--- START ---
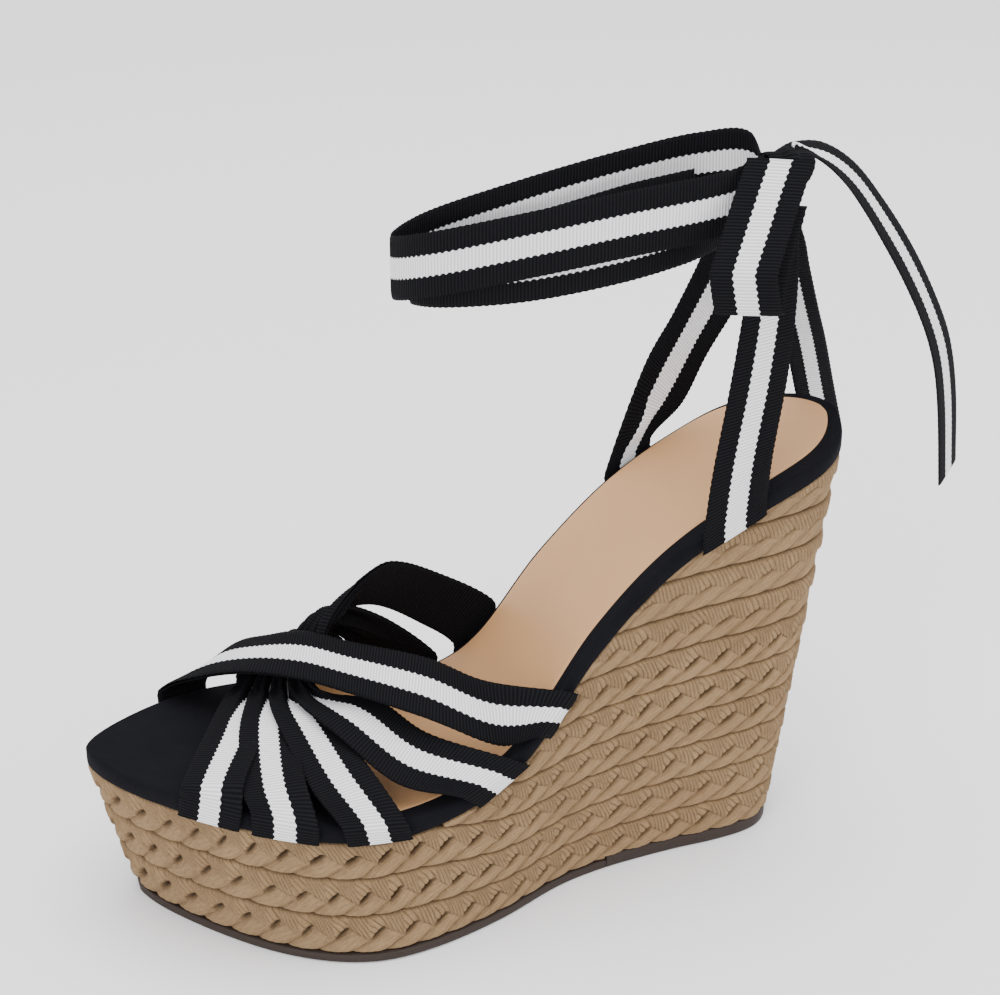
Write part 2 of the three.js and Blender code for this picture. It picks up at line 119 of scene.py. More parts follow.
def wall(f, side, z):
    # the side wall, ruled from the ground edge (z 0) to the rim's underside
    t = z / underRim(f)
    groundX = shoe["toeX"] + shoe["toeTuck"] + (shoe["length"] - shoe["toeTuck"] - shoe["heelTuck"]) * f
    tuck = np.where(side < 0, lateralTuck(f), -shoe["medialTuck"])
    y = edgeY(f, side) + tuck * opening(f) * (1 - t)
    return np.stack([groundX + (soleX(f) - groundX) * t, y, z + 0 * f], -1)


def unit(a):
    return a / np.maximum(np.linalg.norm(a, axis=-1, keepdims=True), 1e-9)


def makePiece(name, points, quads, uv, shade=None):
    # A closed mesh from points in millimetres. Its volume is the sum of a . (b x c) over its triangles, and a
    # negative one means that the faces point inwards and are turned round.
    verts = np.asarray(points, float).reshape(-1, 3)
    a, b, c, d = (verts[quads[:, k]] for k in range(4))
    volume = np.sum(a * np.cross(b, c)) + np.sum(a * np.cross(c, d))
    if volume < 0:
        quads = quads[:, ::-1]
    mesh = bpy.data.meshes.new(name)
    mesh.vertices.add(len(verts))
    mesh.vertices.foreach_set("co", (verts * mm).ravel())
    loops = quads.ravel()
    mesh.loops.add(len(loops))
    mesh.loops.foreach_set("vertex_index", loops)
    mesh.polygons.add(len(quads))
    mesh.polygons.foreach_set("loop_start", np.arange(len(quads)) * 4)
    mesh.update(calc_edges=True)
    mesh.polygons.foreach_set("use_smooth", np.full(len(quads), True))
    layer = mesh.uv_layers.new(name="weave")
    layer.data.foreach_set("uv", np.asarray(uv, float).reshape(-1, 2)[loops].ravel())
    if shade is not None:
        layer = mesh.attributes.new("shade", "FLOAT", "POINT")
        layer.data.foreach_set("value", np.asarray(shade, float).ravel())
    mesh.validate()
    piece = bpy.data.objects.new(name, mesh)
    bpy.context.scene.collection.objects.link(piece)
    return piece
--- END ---
Directive: Beginning at the first line above, repeat exactly until the line containing "axis=-1, keepdims=True), 1e-9)", which is included.

Written answer:
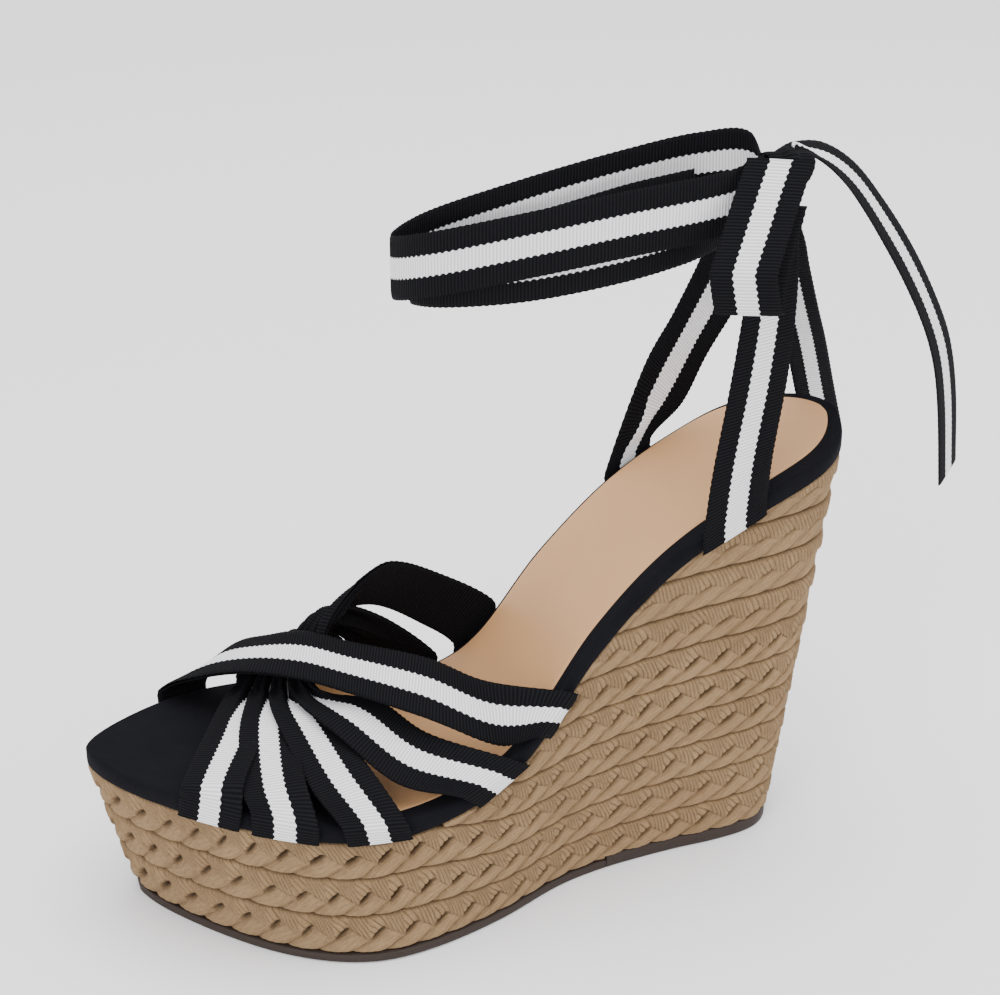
Write part 2 of the three.js and Blender code for this picture. It picks up at line 119 of scene.py. More parts follow.
def wall(f, side, z):
    # the side wall, ruled from the ground edge (z 0) to the rim's underside
    t = z / underRim(f)
    groundX = shoe["toeX"] + shoe["toeTuck"] + (shoe["length"] - shoe["toeTuck"] - shoe["heelTuck"]) * f
    tuck = np.where(side < 0, lateralTuck(f), -shoe["medialTuck"])
    y = edgeY(f, side) + tuck * opening(f) * (1 - t)
    return np.stack([groundX + (soleX(f) - groundX) * t, y, z + 0 * f], -1)


def unit(a):
    return a / np.maximum(np.linalg.norm(a, axis=-1, keepdims=True), 1e-9)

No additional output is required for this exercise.